| Short exercise |
The listing below holds a line with "extrude(foot_holes.sketch, amount=rail_sheet +" and a later line with "record = json.load(file)". Write out those two lines and every line between them, exactly, and nothing else.

| Records |
━━━━━━━━
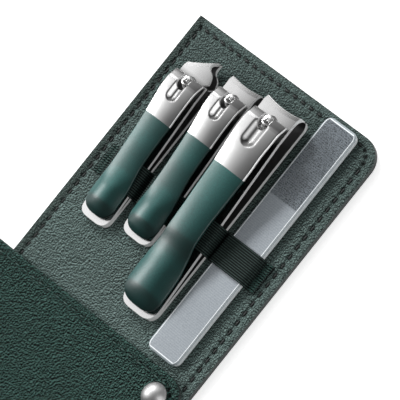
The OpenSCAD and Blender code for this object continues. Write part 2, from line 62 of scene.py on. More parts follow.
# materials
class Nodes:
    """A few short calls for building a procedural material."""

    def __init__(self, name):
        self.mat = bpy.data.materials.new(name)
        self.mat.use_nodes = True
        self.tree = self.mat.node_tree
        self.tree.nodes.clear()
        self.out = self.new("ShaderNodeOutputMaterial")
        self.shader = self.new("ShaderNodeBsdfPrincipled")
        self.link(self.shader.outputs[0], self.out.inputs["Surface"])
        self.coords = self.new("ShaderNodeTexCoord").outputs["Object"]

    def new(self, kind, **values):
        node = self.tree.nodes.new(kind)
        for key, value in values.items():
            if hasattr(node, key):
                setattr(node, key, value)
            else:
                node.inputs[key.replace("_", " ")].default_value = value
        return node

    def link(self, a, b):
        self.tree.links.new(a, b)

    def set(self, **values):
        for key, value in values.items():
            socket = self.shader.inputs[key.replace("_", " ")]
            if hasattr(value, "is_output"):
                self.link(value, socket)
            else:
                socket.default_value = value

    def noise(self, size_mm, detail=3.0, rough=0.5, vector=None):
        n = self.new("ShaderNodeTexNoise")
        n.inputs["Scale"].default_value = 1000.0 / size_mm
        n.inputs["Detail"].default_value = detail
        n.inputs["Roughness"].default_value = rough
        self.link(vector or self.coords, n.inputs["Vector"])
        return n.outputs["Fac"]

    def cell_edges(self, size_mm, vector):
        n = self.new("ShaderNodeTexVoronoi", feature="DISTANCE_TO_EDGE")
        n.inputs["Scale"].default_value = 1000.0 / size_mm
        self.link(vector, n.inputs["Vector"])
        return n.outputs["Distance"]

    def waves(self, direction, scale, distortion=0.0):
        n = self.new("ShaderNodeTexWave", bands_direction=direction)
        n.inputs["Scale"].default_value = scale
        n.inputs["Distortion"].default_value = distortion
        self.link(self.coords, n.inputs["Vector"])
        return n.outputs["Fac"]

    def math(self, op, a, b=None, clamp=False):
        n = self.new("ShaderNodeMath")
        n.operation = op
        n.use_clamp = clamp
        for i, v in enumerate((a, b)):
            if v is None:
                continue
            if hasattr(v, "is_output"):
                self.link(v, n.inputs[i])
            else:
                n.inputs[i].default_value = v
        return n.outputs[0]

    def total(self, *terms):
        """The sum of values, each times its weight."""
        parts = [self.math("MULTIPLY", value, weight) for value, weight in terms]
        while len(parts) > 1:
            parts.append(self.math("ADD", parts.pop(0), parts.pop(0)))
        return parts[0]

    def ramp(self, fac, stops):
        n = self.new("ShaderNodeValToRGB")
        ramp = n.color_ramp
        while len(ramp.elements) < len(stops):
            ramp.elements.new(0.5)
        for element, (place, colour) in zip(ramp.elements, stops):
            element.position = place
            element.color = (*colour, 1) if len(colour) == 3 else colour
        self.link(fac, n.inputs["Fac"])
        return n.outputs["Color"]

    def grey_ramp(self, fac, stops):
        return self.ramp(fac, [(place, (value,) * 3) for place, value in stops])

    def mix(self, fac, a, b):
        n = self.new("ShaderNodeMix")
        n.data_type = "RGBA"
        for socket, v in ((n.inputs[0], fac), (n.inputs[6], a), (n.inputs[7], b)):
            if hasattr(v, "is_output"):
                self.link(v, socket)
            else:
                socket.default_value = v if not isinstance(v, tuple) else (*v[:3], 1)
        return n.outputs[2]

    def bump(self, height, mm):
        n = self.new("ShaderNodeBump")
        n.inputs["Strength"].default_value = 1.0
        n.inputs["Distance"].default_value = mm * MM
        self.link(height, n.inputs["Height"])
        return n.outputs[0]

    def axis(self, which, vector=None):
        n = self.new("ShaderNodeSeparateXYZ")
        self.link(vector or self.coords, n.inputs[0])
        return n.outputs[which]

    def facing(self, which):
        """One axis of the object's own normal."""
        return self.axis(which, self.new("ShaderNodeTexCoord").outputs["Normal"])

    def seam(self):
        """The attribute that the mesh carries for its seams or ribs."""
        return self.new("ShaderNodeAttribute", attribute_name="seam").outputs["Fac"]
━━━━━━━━
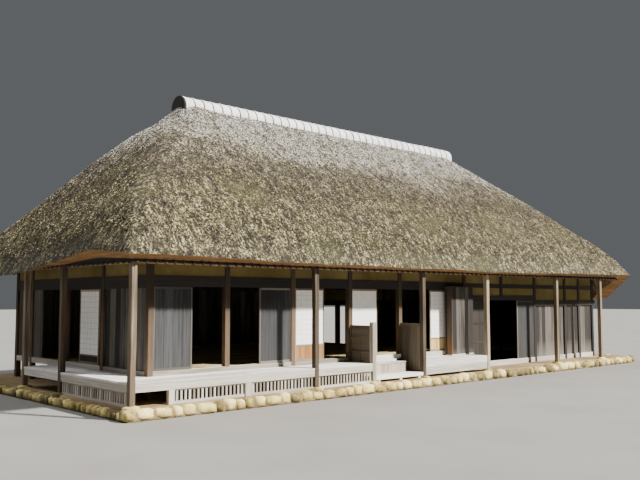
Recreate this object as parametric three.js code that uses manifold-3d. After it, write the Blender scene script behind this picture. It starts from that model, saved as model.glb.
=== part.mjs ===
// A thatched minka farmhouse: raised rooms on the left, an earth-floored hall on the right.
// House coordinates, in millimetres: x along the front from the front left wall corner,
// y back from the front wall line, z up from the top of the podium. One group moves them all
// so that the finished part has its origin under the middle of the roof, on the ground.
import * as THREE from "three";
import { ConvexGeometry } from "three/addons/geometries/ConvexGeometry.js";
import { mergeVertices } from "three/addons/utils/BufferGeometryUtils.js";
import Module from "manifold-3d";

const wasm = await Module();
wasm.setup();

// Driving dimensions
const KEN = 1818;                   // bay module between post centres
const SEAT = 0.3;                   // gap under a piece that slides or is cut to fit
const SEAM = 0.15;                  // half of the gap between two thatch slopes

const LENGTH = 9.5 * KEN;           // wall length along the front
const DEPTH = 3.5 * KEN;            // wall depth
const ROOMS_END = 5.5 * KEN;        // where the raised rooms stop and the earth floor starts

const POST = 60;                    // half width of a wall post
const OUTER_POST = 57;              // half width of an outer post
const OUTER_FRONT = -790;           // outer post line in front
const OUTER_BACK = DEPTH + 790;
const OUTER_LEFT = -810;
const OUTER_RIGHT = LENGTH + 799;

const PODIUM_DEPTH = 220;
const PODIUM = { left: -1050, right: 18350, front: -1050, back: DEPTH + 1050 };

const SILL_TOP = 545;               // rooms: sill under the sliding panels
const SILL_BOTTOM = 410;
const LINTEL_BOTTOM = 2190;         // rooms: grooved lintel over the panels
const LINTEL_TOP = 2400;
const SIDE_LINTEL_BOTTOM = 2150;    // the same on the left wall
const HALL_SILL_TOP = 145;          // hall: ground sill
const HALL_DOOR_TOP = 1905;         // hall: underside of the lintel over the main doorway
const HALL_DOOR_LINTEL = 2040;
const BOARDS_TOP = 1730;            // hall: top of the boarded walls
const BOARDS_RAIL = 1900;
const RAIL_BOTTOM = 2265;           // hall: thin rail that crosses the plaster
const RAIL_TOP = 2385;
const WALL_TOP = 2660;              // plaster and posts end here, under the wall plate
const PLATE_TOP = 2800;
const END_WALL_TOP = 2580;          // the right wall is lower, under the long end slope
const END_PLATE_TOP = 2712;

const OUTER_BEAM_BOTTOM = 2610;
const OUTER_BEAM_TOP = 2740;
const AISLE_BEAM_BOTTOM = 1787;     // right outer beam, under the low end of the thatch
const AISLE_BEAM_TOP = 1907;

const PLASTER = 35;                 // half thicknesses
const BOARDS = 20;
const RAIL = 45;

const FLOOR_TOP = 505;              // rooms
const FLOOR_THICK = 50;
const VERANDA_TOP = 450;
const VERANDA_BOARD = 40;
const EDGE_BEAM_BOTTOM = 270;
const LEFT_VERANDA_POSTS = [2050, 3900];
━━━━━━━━
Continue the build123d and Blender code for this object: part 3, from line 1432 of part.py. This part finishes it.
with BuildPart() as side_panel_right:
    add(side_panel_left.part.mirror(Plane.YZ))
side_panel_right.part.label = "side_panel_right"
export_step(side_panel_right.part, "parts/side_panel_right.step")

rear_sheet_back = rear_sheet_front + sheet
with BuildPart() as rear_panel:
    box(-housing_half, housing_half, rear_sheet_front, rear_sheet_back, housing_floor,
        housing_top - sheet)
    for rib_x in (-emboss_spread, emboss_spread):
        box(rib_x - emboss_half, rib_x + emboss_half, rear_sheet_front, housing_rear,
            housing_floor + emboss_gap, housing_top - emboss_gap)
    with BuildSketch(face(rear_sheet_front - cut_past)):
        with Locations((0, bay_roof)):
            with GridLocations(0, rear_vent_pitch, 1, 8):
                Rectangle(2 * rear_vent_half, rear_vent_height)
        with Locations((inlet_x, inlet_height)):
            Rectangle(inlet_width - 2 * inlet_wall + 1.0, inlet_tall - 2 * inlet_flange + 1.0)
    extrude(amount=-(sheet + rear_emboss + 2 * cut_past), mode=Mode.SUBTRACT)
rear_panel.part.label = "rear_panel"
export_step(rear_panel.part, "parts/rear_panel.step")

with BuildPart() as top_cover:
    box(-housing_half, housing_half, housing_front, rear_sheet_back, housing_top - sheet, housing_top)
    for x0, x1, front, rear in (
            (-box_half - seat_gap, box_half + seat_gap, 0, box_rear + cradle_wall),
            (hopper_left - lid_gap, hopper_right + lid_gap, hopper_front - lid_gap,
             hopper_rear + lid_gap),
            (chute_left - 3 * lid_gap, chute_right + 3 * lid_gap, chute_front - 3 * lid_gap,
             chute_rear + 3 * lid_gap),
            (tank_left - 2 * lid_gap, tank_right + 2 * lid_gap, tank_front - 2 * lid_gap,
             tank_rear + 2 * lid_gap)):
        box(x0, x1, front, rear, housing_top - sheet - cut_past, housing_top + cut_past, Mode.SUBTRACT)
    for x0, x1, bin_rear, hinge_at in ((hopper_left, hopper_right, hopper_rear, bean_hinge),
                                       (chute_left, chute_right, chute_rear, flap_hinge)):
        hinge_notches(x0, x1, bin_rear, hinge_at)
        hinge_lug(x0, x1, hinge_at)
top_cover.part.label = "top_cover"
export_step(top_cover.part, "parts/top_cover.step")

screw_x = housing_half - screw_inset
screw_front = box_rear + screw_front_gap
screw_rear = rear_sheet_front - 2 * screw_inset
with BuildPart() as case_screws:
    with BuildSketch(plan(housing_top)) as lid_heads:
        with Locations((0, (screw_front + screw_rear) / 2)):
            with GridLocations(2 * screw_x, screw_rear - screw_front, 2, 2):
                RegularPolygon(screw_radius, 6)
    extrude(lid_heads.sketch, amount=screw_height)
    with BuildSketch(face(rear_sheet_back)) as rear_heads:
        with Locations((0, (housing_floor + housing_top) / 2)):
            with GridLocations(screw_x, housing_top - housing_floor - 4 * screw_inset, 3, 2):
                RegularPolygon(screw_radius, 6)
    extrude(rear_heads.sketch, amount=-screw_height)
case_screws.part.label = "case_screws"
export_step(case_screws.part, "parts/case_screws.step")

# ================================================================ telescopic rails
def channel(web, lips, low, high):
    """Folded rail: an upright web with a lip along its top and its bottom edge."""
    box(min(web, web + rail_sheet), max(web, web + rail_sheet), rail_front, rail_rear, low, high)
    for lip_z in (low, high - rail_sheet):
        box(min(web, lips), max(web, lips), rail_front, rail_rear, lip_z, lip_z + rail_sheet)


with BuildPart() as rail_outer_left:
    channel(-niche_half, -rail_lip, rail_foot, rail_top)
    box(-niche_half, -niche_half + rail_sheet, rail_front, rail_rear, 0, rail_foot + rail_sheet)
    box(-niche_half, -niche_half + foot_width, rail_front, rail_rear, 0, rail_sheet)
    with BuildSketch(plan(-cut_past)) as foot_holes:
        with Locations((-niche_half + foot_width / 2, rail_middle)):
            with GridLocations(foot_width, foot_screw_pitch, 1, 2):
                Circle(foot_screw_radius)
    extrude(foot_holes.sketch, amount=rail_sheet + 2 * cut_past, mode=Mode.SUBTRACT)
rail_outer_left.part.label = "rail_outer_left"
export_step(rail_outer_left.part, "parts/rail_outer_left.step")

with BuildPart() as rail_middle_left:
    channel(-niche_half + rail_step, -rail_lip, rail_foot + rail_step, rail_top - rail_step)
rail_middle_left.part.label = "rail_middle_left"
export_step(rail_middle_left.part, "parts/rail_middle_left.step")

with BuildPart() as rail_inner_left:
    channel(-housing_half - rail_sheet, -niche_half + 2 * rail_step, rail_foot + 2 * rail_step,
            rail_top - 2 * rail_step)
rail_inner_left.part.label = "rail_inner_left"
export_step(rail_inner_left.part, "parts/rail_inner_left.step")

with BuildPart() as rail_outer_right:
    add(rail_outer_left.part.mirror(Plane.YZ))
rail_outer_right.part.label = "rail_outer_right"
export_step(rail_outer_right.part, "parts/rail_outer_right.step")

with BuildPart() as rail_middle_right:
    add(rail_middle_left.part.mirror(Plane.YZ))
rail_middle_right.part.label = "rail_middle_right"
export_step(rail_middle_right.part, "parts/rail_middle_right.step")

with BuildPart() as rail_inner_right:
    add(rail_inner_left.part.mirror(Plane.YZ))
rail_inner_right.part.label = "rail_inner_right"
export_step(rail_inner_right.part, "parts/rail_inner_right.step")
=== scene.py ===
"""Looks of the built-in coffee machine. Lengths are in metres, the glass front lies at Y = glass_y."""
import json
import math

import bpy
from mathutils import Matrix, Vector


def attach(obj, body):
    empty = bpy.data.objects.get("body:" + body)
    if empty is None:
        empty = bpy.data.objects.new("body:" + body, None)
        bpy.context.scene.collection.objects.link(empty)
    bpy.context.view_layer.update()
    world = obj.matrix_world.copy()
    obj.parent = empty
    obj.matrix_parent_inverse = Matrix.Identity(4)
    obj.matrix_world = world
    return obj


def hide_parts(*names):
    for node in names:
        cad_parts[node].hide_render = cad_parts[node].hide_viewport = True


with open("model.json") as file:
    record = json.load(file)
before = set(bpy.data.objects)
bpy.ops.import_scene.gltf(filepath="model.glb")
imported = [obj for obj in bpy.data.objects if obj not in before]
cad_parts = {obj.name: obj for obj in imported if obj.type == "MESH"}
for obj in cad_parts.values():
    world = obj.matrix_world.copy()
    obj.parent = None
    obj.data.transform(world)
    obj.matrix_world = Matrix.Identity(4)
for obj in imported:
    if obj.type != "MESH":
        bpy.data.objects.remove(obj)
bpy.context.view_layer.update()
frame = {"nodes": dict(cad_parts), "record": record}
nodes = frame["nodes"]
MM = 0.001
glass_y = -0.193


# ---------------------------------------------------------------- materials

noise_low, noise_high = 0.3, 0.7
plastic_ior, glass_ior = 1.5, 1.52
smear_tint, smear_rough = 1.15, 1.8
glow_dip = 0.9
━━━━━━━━
| Exercise answer |
    extrude(foot_holes.sketch, amount=rail_sheet + 2 * cut_past, mode=Mode.SUBTRACT)
rail_outer_left.part.label = "rail_outer_left"
export_step(rail_outer_left.part, "parts/rail_outer_left.step")

with BuildPart() as rail_middle_left:
    channel(-niche_half + rail_step, -rail_lip, rail_foot + rail_step, rail_top - rail_step)
rail_middle_left.part.label = "rail_middle_left"
export_step(rail_middle_left.part, "parts/rail_middle_left.step")

with BuildPart() as rail_inner_left:
    channel(-housing_half - rail_sheet, -niche_half + 2 * rail_step, rail_foot + 2 * rail_step,
            rail_top - 2 * rail_step)
rail_inner_left.part.label = "rail_inner_left"
export_step(rail_inner_left.part, "parts/rail_inner_left.step")

with BuildPart() as rail_outer_right:
    add(rail_outer_left.part.mirror(Plane.YZ))
rail_outer_right.part.label = "rail_outer_right"
export_step(rail_outer_right.part, "parts/rail_outer_right.step")

with BuildPart() as rail_middle_right:
    add(rail_middle_left.part.mirror(Plane.YZ))
rail_middle_right.part.label = "rail_middle_right"
export_step(rail_middle_right.part, "parts/rail_middle_right.step")

with BuildPart() as rail_inner_right:
    add(rail_inner_left.part.mirror(Plane.YZ))
rail_inner_right.part.label = "rail_inner_right"
export_step(rail_inner_right.part, "parts/rail_inner_right.step")
=== scene.py ===
"""Looks of the built-in coffee machine. Lengths are in metres, the glass front lies at Y = glass_y."""
import json
import math

import bpy
from mathutils import Matrix, Vector


def attach(obj, body):
    empty = bpy.data.objects.get("body:" + body)
    if empty is None:
        empty = bpy.data.objects.new("body:" + body, None)
        bpy.context.scene.collection.objects.link(empty)
    bpy.context.view_layer.update()
    world = obj.matrix_world.copy()
    obj.parent = empty
    obj.matrix_parent_inverse = Matrix.Identity(4)
    obj.matrix_world = world
    return obj


def hide_parts(*names):
    for node in names:
        cad_parts[node].hide_render = cad_parts[node].hide_viewport = True


with open("model.json") as file:
    record = json.load(file)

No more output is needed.